America is secularizing, as is the rest of the West. It is leaving Christianity and its pity behind, strangely enough, to go past it That is, Christianity and its past cannot bear the weight our current demands, themselves encultured by Christianity, are making upon it. So our culture berates the past and tries to move on. As the opening ceremony of the Paris Olympics attests, if nothing else, Christianity is now the dead horse to be beaten. But I wonder: as it strains to get over Christ, will the West survive without noticing all the other beaten horses of the world? Or will it one day break its supposed sanity and collapse back into a foregone pity?

Or is my bet on the Meta-Lewis-Trilemma just bad apologetics after all, leaving you, my reader, feeling nothing, having proven I am just one of those saps neither manly nor progressive enough for the coming battles ahead?
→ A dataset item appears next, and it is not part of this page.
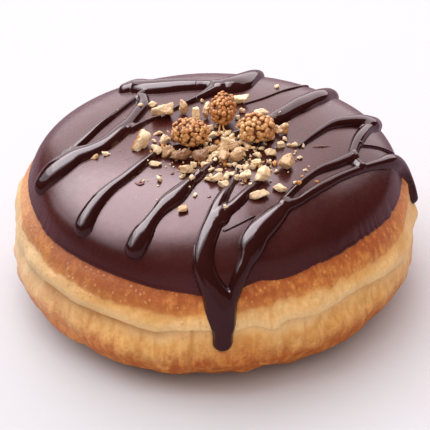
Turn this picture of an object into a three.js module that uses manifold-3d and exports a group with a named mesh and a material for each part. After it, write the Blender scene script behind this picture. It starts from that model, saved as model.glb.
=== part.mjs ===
// A boston cream doughnut: a soft filled bun, a dark chocolate glaze over its crown with piped
// chocolate strands on it, nut pieces scattered over the middle, and three dried mulberries.
// Millimetres, +Z up. The bun stands on z = 0 at the origin, and -Y is the front, where one
// thick strand runs down over the side.
//
// Every layer is first laid out flat, as on the skin of the doughnut peeled off and spread
// out: a point (x, y, h) lies |(x, y)| from the middle of the crown measured along the skin,
// and h above the skin. wrapOnDoughnut() then folds the flat shape round the doughnut.

import * as THREE from "three";
import { mergeVertices } from "three/addons/utils/BufferGeometryUtils.js";
import Module from "manifold-3d";

// ---- Driving dimensions, mm ----------------------------------------------------------

const WIDTH = 92; // across the widest level of the bun
const HEIGHT = 41.2; // table to the crown of the glaze
const WIDEST_LEVEL = 13; // height of the widest level
const BASE_RADIUS = 22.5; // flat underside
const CENTRE_X = -0.4; // where the crown lies, so that the whole is centred on the origin
const CENTRE_Y = 1.65;

const SHOULDER_POWER = 3.5; // how square the upper half is, across
const CROWN_POWER = 2.25; // how square the upper half is, upwards
const UNDERSIDE_POWER = 2.7; // how square the lower half is

const GLAZE_THICKNESS = 1.2;
const GLAZE_LIP = 0.7; // how far the thick edge of the glaze stands out
const FIT_GAP = 0.3; // between pieces that touch

const CREASE_DEPTH = 0.8; // the fold line round the side of the bun
const FRONT_FOLD_DEPTH = 1.3; // how much deeper it is at the front left
const CREASE_WIDTH = 1.3;

const AROUND = 76; // facets round the doughnut
const STRAND_SIDES = 7;
const STRAND_STEP = 3.3;

const rad = THREE.MathUtils.degToRad;

// ---- The outline of the doughnut -----------------------------------------------------

// Seen from above it is slightly oval, front left to back right, with three faint lobes.
function planFactor(angle) {
  const oval = 0.0177 * Math.cos(2 * (angle - rad(25)));
  const lobes = 0.0146 * Math.cos(3 * (angle - rad(20)));
  return 1 + oval + lobes;
}

// Distances from the crown along the skin: the rim of the glaze and the fold line.
function glazeRim(angle) {
  const droop = 0.55 * Math.cos(angle + rad(36)) + 0.88 * Math.cos(2 * angle - rad(108));
  const waves = 0.24 * Math.cos(7 * angle - rad(49)) + 0.36 * Math.cos(9 * angle - rad(139));
  return 47.2 + droop + waves;
}

function creaseLine(angle) {
  return 58.2 + Math.cos(angle - rad(14)) + 0.5 * Math.cos(13 * angle - rad(102));
}

// The meridian from the crown to the middle of the underside: two superellipse quarters and
// the flat base, each point with its distance along the curve.
function makeMeridian(steps) {
  const half = WIDTH / 2;
  const rise = HEIGHT - WIDEST_LEVEL;
  const path = [];
  for (let i = 0; i <= steps; i += 1) {
    const t = ((1 - i / steps) * Math.PI) / 2;
    const r = half * Math.cos(t) ** (2 / SHOULDER_POWER);
    const z = WIDEST_LEVEL + rise * Math.sin(t) ** (2 / CROWN_POWER);
    path.push({ r: i === 0 ? 0 : r, z });
  }
  for (let i = 1; i <= steps; i += 1) {
    const t = ((1 - i / steps) * Math.PI) / 2;
    const r = BASE_RADIUS + (half - BASE_RADIUS) * Math.sin(t) ** (2 / UNDERSIDE_POWER);
    const z = WIDEST_LEVEL * (1 - Math.cos(t) ** (2 / UNDERSIDE_POWER));
    path.push({ r, z: i === steps ? 0 : z });
  }
  path.push({ r: 0, z: 0 });
  path[0].s = 0;
  for (let i = 1; i < path.length; i += 1) {
    const [a, b] = [path[i - 1], path[i]];
    b.s = a.s + Math.hypot(b.r - a.r, b.z - a.z);
  }
  return path;
}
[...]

If the latter, I beg your forgiveness for wasting your time. And I close with a confession. I didn’t describe in full detail what happened to Nietzsche after he tried to save that horse. His friends then locked him in his apartment as they tried to figure out what to do with him. Two days later, they returned to find him mad, unintelligible, and dancing naked with an erection in the living room.

Perhaps that future awaits us. Some days it looks like the present. Perhaps many people prefer it. As for me, I go on pitying Nietzsche.